Obviously more research on my part is necessary to understand the Paleo diet, but the results can’t be denied. Health benefits seem to run parallel to the other LCHF diets and ketogenic diets, so that’s a wash from a comparison standpoint. The problem lies in being able to find direct comparisons, side by side, of ketogenic diets and paleo programs. And the paleo movement has been branded as “too new” to have any sound data on it. (I think that’s a crock, myself, another excuse to exclude it from serious discussion and consideration among “healthcare” professionals.)
(Naturally, “ketogenic diets” in this context excludes the actual Ketogenic Diet (proper name), since that diet is designed to specifically address a medical condition. When I say “ketogenic diet”, I mean a LCHF diet which seeks to put the practitioner in a state of ketosis.)
All that being said, the decision between a ketogenic program and a paleo program are a matter of taste and persistence. I believe the paleo program to be more sustainable long-term at first glance, simply because it allows a lot of fruits I love in, albeit in minute quantities, I’m sure. (The idea being, the paleolithic man wouldn’t have had access to a ton of fruit, but would have had access to some, at some times during the year.)
On the other hand, the ketogenic diet is simply a matter of controlling protein and increasing fat, so while it can be challenging to do that, it’s certainly not complex or difficult. Sustainability, if determined by cost, might be about the same. I’ve had to increase fat intake, but doing so in a paleo way would require getting fats from specific sources such as nuts (in controlled quantities), avocados (not a favorite food of mine), and saturated fats like butter, lard and, the most expensive of all, coconut oil. Also the increased demand for fish in the weekly routine generates higher cost, and proteins which are organic and/or free-range and/or grass-fed only aren’t just hard to find in my local area (or from ANY non-specialty retailer), but are incredibly expensive. Finances must weigh into every discussion, because if someone can’t afford the food on a diet, then the likelihood of sustaining a diet are slim or none.
So, more consideration is necessary. Today, however, I’m suffering from yesterday’s meals (and spending a LOT of time in the bathroom as a result of poor eating choices after a full week of relatively low-carb intake). I also did a rough, quick calculation on Saturday of my carb intake daily, and became alarmed to realize I probably consumed about 45g of carbs every day before I ever got home and had dinner, which generally included salads topped with carb-hiking foods in an attempt to keep my carb count higher and avoid the depression/irritability I went through a few years ago! Holy cow! How eye-opening do you think that was for me?!

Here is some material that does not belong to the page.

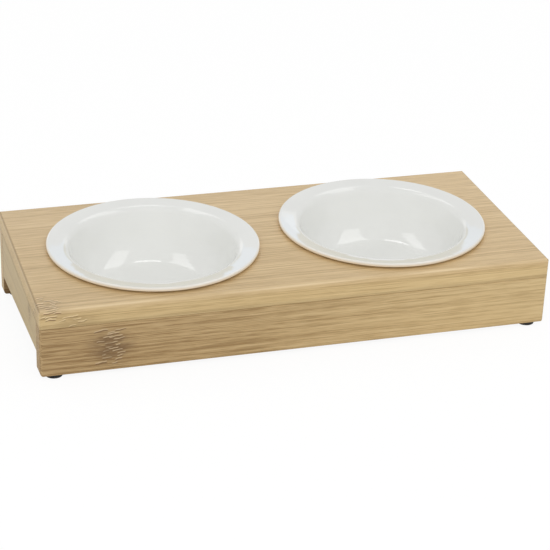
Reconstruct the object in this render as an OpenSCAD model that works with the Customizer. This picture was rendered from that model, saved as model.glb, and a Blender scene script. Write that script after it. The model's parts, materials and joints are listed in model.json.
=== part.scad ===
// Low bamboo stand with two glazed ceramic pet bowls that drop into round holes.
// Units are millimetres, +Z is up, and the front of the stand faces -Y.
// The origin lies on the floor, in the middle of the stand's length and depth.

/* [Bowls] */
// Diameter over the rim of a bowl
bowl_rim_d = 130; // [110:1:150]
// Depth of a bowl, from the top of its lip to its inside floor
bowl_depth = 30; // [22:0.5:36]
// Width of the flat rim, from its outer edge to where it turns down
rim_w = 12.6; // [10:0.2:15]
// Thickness of the rim at its lip
lip_t = 2.2; // [2:0.1:3.2]
// Room between the lip and the top board
lip_gap = 1.2; // [0.4:0.1:2]
// Radius on the upper and lower edges of the lip
lip_r = 1; // [0.6:0.1:1]
// Fall of the rim towards the inside of the bowl, in degrees
rim_fall = 9; // [4:0.5:12]
// Radius where the rim turns down into the bowl
shoulder_r = 6; // [4:0.25:7]
// Width of the flat ring under the rim that rests on the top board
seat_w = 2; // [1:0.25:3]
// Thickness of the wall and of the floor
wall_t = 3.2; // [2.4:0.1:4.4]
// Lean of the wall from upright, in degrees
wall_lean = 20; // [10:1:30]
// Inside radius between the wall and the floor
corner_r = 22; // [12:0.5:26]
// Radius between the outside of the wall and the seat of the rim
fillet_r = 1.5; // [0.6:0.1:2]
// Diameter over the foot ring under a bowl
foot_ring_d = 60; // [44:1:70]
// Width of the foot ring
foot_ring_w = 4; // [2.5:0.25:6]
// Drop of the foot ring below the underside of the bowl
foot_ring_h = 2; // [1:0.25:4]

/* [Stand] */
// Wood left between the two rims
bowl_gap = 17.6; // [10:0.2:30]
// Wood left between a rim and the end of the stand
end_margin = 18.2; // [12:0.2:30]
// Wood left in front of a rim and behind it
rim_margin = 7; // [3:0.25:15]
// Height of the front face, from the top down to the lower edge of the front board
front_h = 42.2; // [36:0.2:60]
// Lean of the top towards the front, in degrees
top_lean = 5; // [0:0.1:8]
// Height of the finger opening under each side panel
finger_gap = 11.7; // [6:0.1:14]

/* [Boards] */
// Thickness of the top board
top_t = 11.6; // [9:0.2:16]
// Thickness of the front board and of the back board
rail_t = 12; // [9:0.5:16]
// Thickness of the side panels
panel_t = 12; // [9:0.5:16]
// Radius on the front and back edges of the top
top_edge_r = 3; // [1:0.25:5]
// Radius on the ends and the lower edges of the boards
edge_r = 1; // [0.5:0.1:1.5]
// Radius on the lower corners of the long boards, as seen from the front
lower_corner_r = 2.5; // [1:0.25:3.5]
// Radius on the four upright corners of the stand, as seen from above
upright_corner_r = 2; // [0.5:0.25:3]
// Radius on the edges along a glued seam
seam_r = 0.4; // [0.2:0.1:0.8]
// Radius on the edges of the two round holes
hole_edge_r = 1; // [0.5:0.1:1.5]
// Room around a bowl in its hole
hole_gap = 0.8; // [0.5:0.1:1.5]

/* [Dowels] */
// Diameter of the dowels
dowel_d = 6; // [4:0.5:7]
// Length of the dowels
dowel_l = 20; // [16:0.5:24]
// Length of a dowel that lies in the board it is pushed into first
dowel_seat = 7; // [5:0.25:8]
// Glue space around a dowel and at its far end
glue_gap = 0.1; // [0.05:0.05:0.2]
// Bevel on the ends of a dowel
dowel_bevel = 0.6; // [0.3:0.1:1]
// Number of dowels between the top board and each long board
dowel_count = 4; // [2:1:6]
// Distance from the end of the stand to its first dowel
dowel_inset = 24; // [20:1:40]

/* [Feet] */
// Diameter of the rubber feet
foot_d = 10; // [7:0.5:10.5]
// Height of the rubber feet
foot_h = 2.2; // [1:0.1:4]
// Radius on the lower edge of a foot
foot_edge_r = 0.7; // [0.3:0.1:1]
// Distance from the end of the stand to the middle of a foot
foot_inset = 9; // [8:0.5:20]

/* [Hidden] */

$fn = 96;
// Length by which a cut runs past the face that it opens
overrun = 1;
// Length by which a fillet reaches into the solid that it is added to
bite = 0.2;
// Heights of the two dowels at each end of a side panel, as shares of the panel's height there
panel_dowel_shares = [0.28, 0.72];

bamboo = [0.80, 0.70, 0.54];
bamboo_shade = [0.74, 0.63, 0.46];
beech = [0.85, 0.76, 0.62];
ceramic = [0.93, 0.93, 0.91];
rubber = [0.08, 0.08, 0.08];

// Size of the stand, measured along its leaning top
stand_l = 2 * bowl_rim_d + bowl_gap + 2 * end_margin;
stand_w = bowl_rim_d + 2 * rim_margin;
bowl_x = (bowl_rim_d + bowl_gap) / 2;

// Places across the depth of the stand
rail_y = (stand_w - rail_t) / 2;
inner_y = stand_w / 2 - rail_t;

// The leaning top has its own axes: y along the top towards the back, z square to it, zero on its face.
// Depth below the top at which a board that stands at y meets the plane of all lower edges
function bottom_z(y) = -front_h - (y + stand_w / 2) * tan(top_lean);
// Depth below the top of a line parallel to the floor and raised by h
function raised_z(y, h) = bottom_z(y) + h / cos(top_lean);
// A point of the leaning axes in upright axes with the same origin
function upright(p) = [p.x * cos(top_lean) - p.y * sin(top_lean), p.x * sin(top_lean) + p.y * cos(top_lean)];

// Height of the middle of the top above the floor
top_z = foot_h + (stand_w / 2) * sin(top_lean) + front_h * cos(top_lean);
// Foremost and rearmost reach of the stand, which put the origin in the middle of its depth
front_reach = upright([top_edge_r - stand_w / 2, -top_edge_r]).x - top_edge_r;
rear_angle = (90 - top_lean) / 2;
rear_centre = [stand_w / 2, bottom_z(stand_w / 2)]
    - edge_r / cos((90 + top_lean) / 2) * [sin(rear_angle), -cos(rear_angle)];
rear_reach = upright(rear_centre).x + edge_r;
shift_y = -(front_reach + rear_reach) / 2;

// Outline of a bowl: radius first, then height above the face of the top board
rim_r = bowl_rim_d / 2;
lip_rise = lip_gap + lip_t;
floor_z = lip_rise - bowl_depth;
underside_z = floor_z - wall_t;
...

So, today marks the first day of a fairly dramatic reduction in carb count without trying to stay in what most LCHF diets would call “low carb” range. I’m shooting for something less than 50g per day, all meals inclusive, and that means some strong cutting before I get home to dinner. I dropped my carbs from about 40-45g to something more like 27-30g, not counting residuals in things like mayonnaise for chicken salad, celery sticks, and my 1c of walnuts or pecans daily. Probably still higher than I should be, but time will show. I don’t notice any appreciable difference in weight or overall health yet.